The independently run Freeride World Tour has been the peak of freeride competition since 2004, an elite multi-event tour held from Jan-March each year, the ultimate winner being crowned Freeride World Champion. To make the FWT, athletes need to compete in events on the Qualifying tours in the Americas and Europe/Oceania throughout the northern hemisphere winter. There are also qualifying events in Japan and in South America and New Zealand during the southern hemisphere season.

The FWT also runs a junior tour and the annual Freeride Junior World Championships but the FWT has not held an open World Championships. That is set to change, and the Freeride World Championship will now be included “within the FIS framework”.

“This is just the beginning,” Hale-Woods said in the FWT press release. “Our goal is to nurture the sport at all levels, from grassroots to elite competitions, and to see Freeride Skiing and Snowboarding represented in future Winter Olympic Games.”

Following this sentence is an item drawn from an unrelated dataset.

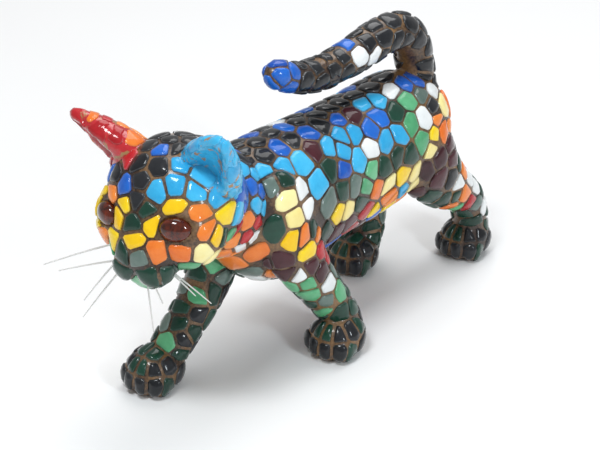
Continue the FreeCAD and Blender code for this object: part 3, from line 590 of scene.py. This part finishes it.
def read_slabs():
    """Every slab but the slivers, as (group, slab)."""
    found, slivers = [], 0
    for name in TILE_NODES:
        group = joined_copy([name])
        read = [slab_outline(island) for island in islands(group)]
        group.free()
        whole = [slab for slab in read if thinness(slab[3]) > THINNEST] or read
        slivers += len(read) - len(whole)
        found += [(name, slab) for slab in whole]
    print("slivers left out:", slivers)
    return found


def neighbours(slabs):
    """A search tree of all outlines and both eyes, and the number of the owner of each point."""
    owners, points = [], []
    for number, (_, slab) in enumerate(slabs):
        along_edges = in_space(slab, edge_points(slab[3]))
        points.extend(along_edges)
        owners.extend([number] * len(along_edges))
    for name in EYES:
        glass = [vertex.co for vertex in nodes[name].data.vertices]
        points.extend(glass)
        owners.extend([EYE_OWNER] * len(glass))
    near = KDTree(len(points))
    for i, point in enumerate(points):
        near.insert(Vector(point), i)
    near.balance()
    return near, owners


def evened_out(slabs):
    """The slabs, grown into the free room around them: {group: [slab, ...]}."""
    near, owners = neighbours(slabs)
    reach = JOINT + 2 * MOST_GROWTH
    groups = {}
    for number, (name, slab) in enumerate(slabs):
        flat = slab[3]
        middles = (flat + np.roll(flat, -1, axis=0)) / 2
        flat = np.stack([flat, middles], axis=1).reshape(-1, 2)
        grown = []
        for i, point in enumerate(in_space(slab, flat)):
            around = near.find_range(Vector(point), reach)
            others = [(far, owners[other]) for _, other, far in around if owners[other] != number]
            room, whose = min(others, default=(reach, number))
            growth = max(room - JOINT, 0) / (1 if whose == EYE_OWNER else 2)
            if i % 2 == 0 or growth > EDGE_GROWTH:
                grown.append(flat[i] * (1 + growth / np.linalg.norm(flat[i])))
        groups.setdefault(name, []).append((*slab[:3], np.array(grown)))
    return groups


found_slabs = read_slabs()
slabs = evened_out(found_slabs)
print(f"joints evened out round {len(found_slabs)} tiles")

# %% [markdown]
# A glazed tile has a steep side, a soft shoulder and a nearly flat top. Five rings and one middle
# point are enough for that, or about eighty faces for each tile. No two tiles are alike, so every
# outline gets a slight wobble, every top a slight lean, and every tile a tone of its own.

# %% Fill an outline with rings
# Each ring: its share of the outline, and its height above the grout in millimetres
RINGS = [(1.0, -0.55), (1.0, 0.26), (0.95, 0.62), (0.83, 0.86), (0.48, 1.03)]
CROWN = 1.10
WOBBLE = 0.028
LEAN = 0.06
EAR_RELIEF = 0.5


def patch(centre, along, across, flat, vertices, faces, marks):
    """Adds one tile to growing lists of points, faces and (rise, rim, tone) marks."""
    outline = rounded(flat)
    wobble = 1 + np.array([chance.uniform(-WOBBLE, WOBBLE) for _ in outline])
    outline = outline * wobble[:, None]
    tone = chance.random()
    lean = np.array([chance.uniform(-LEAN, LEAN), chance.uniform(-LEAN, LEAN)])
    start, count = len(vertices), len(outline)
    for share, height in RINGS:
        for point in outline * share:
            vertices.append(centre + along * point[0] + across * point[1])
            tipped = height + (point @ lean) / MM if height > 0 else height
            marks.append((tipped * MM, share, tone))
    for ring in range(len(RINGS) - 1):
        for i in range(count):
            a, b = start + ring * count + i, start + ring * count + (i + 1) % count
            faces.append((a, b, b + count, a + count))
    vertices.append(centre)
    marks.append((CROWN * MM, 0.0, tone))
    last = start + (len(RINGS) - 1) * count
    for i in range(count):
        faces.append((last + i, last + (i + 1) % count, len(vertices) - 1))
    faces.append(tuple(start + i for i in reversed(range(count))))


def lay_tiles(name):
    """Drapes every tile of one CAD group on the bed, as one piece."""
    vertices, faces, marks = [], [], []
    for slab in slabs[name]:
        patch(*slab, vertices, faces, marks)
    mesh = bpy.data.meshes.new(name)
    mesh.from_pydata(vertices, [], faces)
    for column, title in enumerate(("rise", "rim", "tone")):
        layer = mesh.attributes.new(title, "FLOAT", "POINT")
        layer.data.foreach_set("value", [mark[column] for mark in marks])
    mesh.shade_smooth()
    glaze_name = name.split("_tiles_")[1]
    flat_tiles = new_object(name + "_laid", mesh)
    relief = EAR_RELIEF if name.startswith("ears") else 1.0
    laid = run_tree(flat_tiles, DRAPE, Bed=bed, Relief=relief, Glaze=glazes[glaze_name])
    laid.data.attributes.remove(laid.data.attributes["rise"])
    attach(laid, "root")
    "glaze_" + glaze_name
    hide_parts(name)
    return len(laid.data.polygons)


total = sum(lay_tiles(name) for name in TILE_NODES)
print(f"tiles draped: {total} faces in {len(TILE_NODES)} pieces")
bpy.data.objects.remove(bed)

# %% [markdown]
# ## Glass eyes
# A cabochon is an ellipsoid. The CAD model's own is cut into flat triangles, which a hard reflection
# would show, so its three axes are measured and a finely divided ball is stretched to them. It is
# pushed a little away from the middle of the head, to stand clear of the grout.

# %% Eyes
EYE_PUSH = 0.7 * MM
head_middle = sum((Vector(corner) for corner in nodes["head_core"].bound_box), Vector()) / 8


def eye(name):
    mesh = nodes[name].data
    points = np.array([tuple(vertex.co) for vertex in mesh.vertices])
    corners = np.unique(np.round(points, 7), axis=0)
    middle = (corners.max(axis=0) + corners.min(axis=0)) / 2
    ball = bmesh.new()
    bmesh.ops.create_icosphere(ball, subdivisions=4, radius=1.0)
    axes = np.linalg.eigh(np.cov((corners - middle).T))[1]
    if np.linalg.det(axes) < 0:
        axes[:, 0] *= -1
    reach = np.abs((corners - middle) @ axes).max(axis=0)
    out = middle - np.array(head_middle)
    out /= np.linalg.norm(out)
    for vertex in ball.verts:
        vertex.co = Vector(middle + out * EYE_PUSH + axes @ (np.array(vertex.co) * reach))
    made = bpy.data.meshes.new(name + "_glass")
    ball.to_mesh(made)
    ball.free()
    made.shade_smooth()
    made.materials.append(EYE)
    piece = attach(new_object(name + "_glass", made), "root")
    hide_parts(name)
    print(f"{name}: {', '.join(f'{2 * r / MM:.1f}' for r in reach)} mm")


for name in EYES:
    eye(name)

# %% [markdown]
# ## Whiskers
# Each whisker is a bristle that leaves the pad stiffly, droops a little and thins towards its tip.
# It repeats along a path, which is work for Geometry Nodes: a path of a few points becomes a curve,
# its radius shrinks along its length, and a round profile is swept along it.

# %% The bristle tree
def bristle_tree():
    tree, start, end = new_tree(
        "bristles",
        [("Girth", "NodeSocketFloat"), ("Tip share", "NodeSocketFloat"), ("Nylon", "NodeSocketMaterial")],
    )
    link = tree.links.new
    curve = node_in(tree, "GeometryNodeMeshToCurve")
    along = node_in(tree, "GeometryNodeSplineParameter")
    taper = node_in(tree, "ShaderNodeMapRange")
    profile = node_in(tree, "GeometryNodeCurvePrimitiveCircle")
    profile.inputs["Resolution"].default_value = 10
    half = node_in(tree, "ShaderNodeMath", operation="MULTIPLY")
    half.inputs[1].default_value = 0.5
    sweep = node_in(tree, "GeometryNodeCurveToMesh")
    sweep.inputs["Fill Caps"].default_value = True
    real = node_in(tree, "GeometryNodeRealizeInstances")
    smooth = node_in(tree, "GeometryNodeSetShadeSmooth")
    paint = node_in(tree, "GeometryNodeSetMaterial")
    link(start.outputs["Geometry"], curve.inputs["Mesh"])
    link(along.outputs["Factor"], taper.inputs["Value"])
    taper.inputs["To Min"].default_value = 1.0
    link(start.outputs["Tip share"], taper.inputs["To Max"])
    link(start.outputs["Girth"], half.inputs[0])
    link(half.outputs[0], profile.inputs["Radius"])
    link(curve.outputs["Curve"], sweep.inputs["Curve"])
    link(profile.outputs["Curve"], sweep.inputs["Profile Curve"])
    link(taper.outputs["Result"], sweep.inputs["Scale"])
    link(sweep.outputs["Mesh"], real.inputs["Geometry"])
    link(real.outputs["Geometry"], smooth.inputs["Geometry"])
    link(smooth.outputs["Geometry"], paint.inputs["Geometry"])
    link(start.outputs["Nylon"], paint.inputs["Material"])
    link(paint.outputs["Geometry"], end.inputs["Geometry"])
    return tree


BRISTLES = bristle_tree()
WHISKER_GIRTH = 0.9 * MM
TIP_SHARE = 0.5
STEPS = 14
DROOP = 0.045


def whiskers(name):
    """Turns the straight rods of one CAD group into bristles that droop."""
    rods = joined_copy([name])
    points, edges = [], []
    for island in islands(rods):
        corners = corners_of(island)
        middle = corners.mean(axis=0)
        axis = np.linalg.svd(corners - middle, full_matrices=False)[2][0]
        if axis[2] > 0:
            axis = -axis
        reach = np.abs((corners - middle) @ axis).max()
        root = middle - axis * reach
        for step in range(STEPS + 1):
            share = step / STEPS
            sag = DROOP * reach * 2 * (share - share ** 2) * chance.uniform(0.9, 1.1)
            points.append(root + axis * 2 * reach * share + np.array([0, 0, sag]))
            if step:
                edges.append((len(points) - 2, len(points) - 1))
    rods.free()
    mesh = bpy.data.meshes.new(name)
    mesh.from_pydata(points, edges, [])
    paths = new_object(name + "_bristles", mesh)
    laid = run_tree(paths, BRISTLES, Girth=WHISKER_GIRTH, Tip_share=TIP_SHARE, Nylon=NYLON)
    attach(laid, "root")
    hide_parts(name)
    print(f"{name}: {len(laid.data.polygons)} faces")


for name in ("left_whiskers", "right_whiskers"):
    whiskers(name)

# %% [markdown]
# ## Hidden pins
# The dowels stay as the CAD model made them, inside the castings; they only get their wood.

# %% Pins
PINS = sorted(name for name in nodes if name.endswith("_pin"))
for name in PINS:
    nodes[name].data.materials.clear()
    nodes[name].data.materials.append(WOOD)
print("pins:", ", ".join(PINS))

# %% [markdown]
# ## Floor, light and camera
# Glossy tiles are mostly seen by what they reflect. A pale room gives the soft grey, and a few
# large, evenly lit panels give the crisp window-like streaks that make the glaze look wet.

# %% Floor and sky
HALF_FLOOR = 4.0
SKY_STRENGTH = 0.40


def pale_floor():
    paper = Bench("pale_floor").finish(Base_Color=rgba((0.86, 0.86, 0.86)), Roughness=0.85)
    mesh = bpy.data.meshes.new("floor")
    corners = [(x * HALF_FLOOR, y * HALF_FLOOR, 0) for x, y in ((-1, -1), (1, -1), (1, 1), (-1, 1))]
    mesh.from_pydata(corners, [], [(0, 1, 2, 3)])
    mesh.materials.append(paper)
    floor = new_object("floor", mesh)
    floor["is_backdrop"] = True


def sky(strength):
    world = bpy.data.worlds.new("studio")
    bpy.context.scene.world = world
    world.use_nodes = True
    backdrop = world.node_tree.nodes["Background"]
    backdrop.inputs["Color"].default_value = (1.0, 1.0, 1.0, 1.0)
    backdrop.inputs["Strength"].default_value = strength


pale_floor()
sky(SKY_STRENGTH)
bpy.context.scene.view_settings.view_transform = "Standard"

# %% [markdown]
# A light or a camera is easiest to place as a photographer would: walk round the subject by some
# degrees, raise the stand, step back, and aim. Two small cool windows make the highlights, and a
# wide panel above fills the shadows. Colours are shown with the plain Standard view, because the
# default one is made for scenes of high contrast and pales such bright glazes.

# %% Light panels
low, high = cad_box
middle = (low + high) / 2


def aimed(name, data, aim, azimuth, elevation, distance):
    """Places a light or a camera round a point, in degrees and metres, and aims it at the point."""
    a, e = math.radians(azimuth), math.radians(elevation)
    away = Vector((math.sin(a) * math.cos(e), -math.cos(a) * math.cos(e), math.sin(e)))
    thing = new_object(name, data)
    thing.location = aim + away * distance
    thing.rotation_euler = away.to_track_quat("Z", "Y").to_euler()
    return thing


def panel(name, place, wide, tall, watts, tint=(1.0, 1.0, 1.0)):
    """A flat light that looks at the middle of the figure from (azimuth, elevation, distance)."""
    lamp = bpy.data.lights.new(name, "AREA")
    lamp.shape = "RECTANGLE"
    lamp.size, lamp.size_y = wide, tall
    lamp.energy = watts
    lamp.color = tint
    aimed(name, lamp, middle, *place)
    print(f"{name}: {watts} W")


panel("window", (10, 60, 0.9), wide=0.27, tall=0.17, watts=4.2, tint=(0.93, 0.97, 1.0))
panel("side_window", (80, 26, 0.9), wide=0.11, tall=0.24, watts=2.6, tint=(0.86, 0.94, 1.0))
panel("ceiling", (200, 62, 1.3), wide=1.0, tall=1.0, watts=10)

# %% Camera
LENS = 101.25
AIM = Vector((6.0, -6.2, 53.8)) * MM
portrait = bpy.data.cameras.new("camera")
portrait.lens = LENS
portrait.sensor_width = 36
bpy.context.scene.camera = aimed("camera", portrait, AIM, azimuth=40.3, elevation=26.65, distance=0.743)
print(f"camera with a {LENS} mm lens")

# %% [markdown]
# ## The sizes at the end
# The CAD model's box and the box of what is shown are both printed, side by side. The looks
# must stay inside the CAD model's box.

# %% Sizes and finish
seen_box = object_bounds()
sizes = {"cad": [list(corner) for corner in cad_box], "visual": [list(corner) for corner in seen_box]}
print("CAD box, mm:", [[round(c / MM, 1) for c in corner] for corner in sizes["cad"]])
print("seen box, mm:", [[round(c / MM, 1) for c in corner] for corner in sizes["visual"]])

Following the FIS decision Freeride Skiing and Snowboarding will undergo a voting process within individual National Ski Associations worldwide, including Snow Australia, which now plans have Freeride under the Snow Australia banner as a recognised pathway. It will have more information on that over the next few months and it already has a strong talent pool of freeride athletes to work with.

 

Australia’s Michaela Davis-Meehan, stoked after winning the 2023 Freeride World Tour event inKicking Horse. Photo: Bernard/FWT

Australian athletes have had success in Freeride events in the past, Nat Segal with top three finishes in women’s ski while in women’s snowboard Michaela Davis-Meehan finished second on the Freeride World Tour in 2020 and won the FWT event in Kicking Horse in 2023. Michaela competed in on the 2024 America’s qualifying tour, making the cut for the Challenger tour where she finished third, missing FWT qualification by two places.

Other Australian athletes competing in freeride tour qualifying events include Hotham snowboarder Briony Johnson and skier Zanna Farrell, both of whom finished in the top 10 on the Oceania Challenger Tour, while Thredbo skier Arkie Elliss has had top 10 finishes in North American qualifying events.

Looking towards the future, Australian athletes have enjoyed some big results in the junior divisions with 16-year-old Hotham skier Finn Jacobsen finishing equal first in the men’s ski under 18s on the 2024 Europe/Oceania tour while Jasper Rogers was fourth overall on the America’s men’s ski under 15s. In snowboarding, Australia’s Vaughn Hardwick is regarded as one of the world’s best up and comers after a successful junior career that included winning the Oceania tour in 2023 after finishing in third place in 2022. He also placed second in the 2023 Junior World Champs.

Finn Jacobsen’s progressive skiing saw him finish the 2024 Junior Tour in equal first. Photo: Mone Monsberger/Higher Freeride

Australian skier Coen Bennie-Faull has competed off and on in qualifying events over the past decade and is also a freeride coach and was director of Hotham Freeski for a number of years. Coen now runs his own program called Higher Freeride, working with aspiring junior athletes including Finn Jacobson, and reckons the FIS decision “brings the sport full circle from its inception in 1991 at the World Extremes in Alaska.”

“At the time the sport of freeride represented an anti-establishment movement away from the structures of traditional competitive disciplines of skiing and snowboarding,” Coen told Mountainwatch. “This week’s vote somewhat represents a stamp of approval for freeride for the lifecycle it has been through. Similar to the journey that slopestyle has just been through over the past decade, freeride will inevitably go through a transformation that will likely dilute parts of the core culture.”

However, Coen does see it as a positive move for the sport and one that will open career opportunities and new pathways and it will grow from the roots up.

“I’m sure the growth will come with its own teething problems,” Coen said. “But I hope, similar to the success of snowboarding as an Olympic sport, freeride will eventually find its own groove with one foot in the mainstream whilst still maintaining its culture at the core.”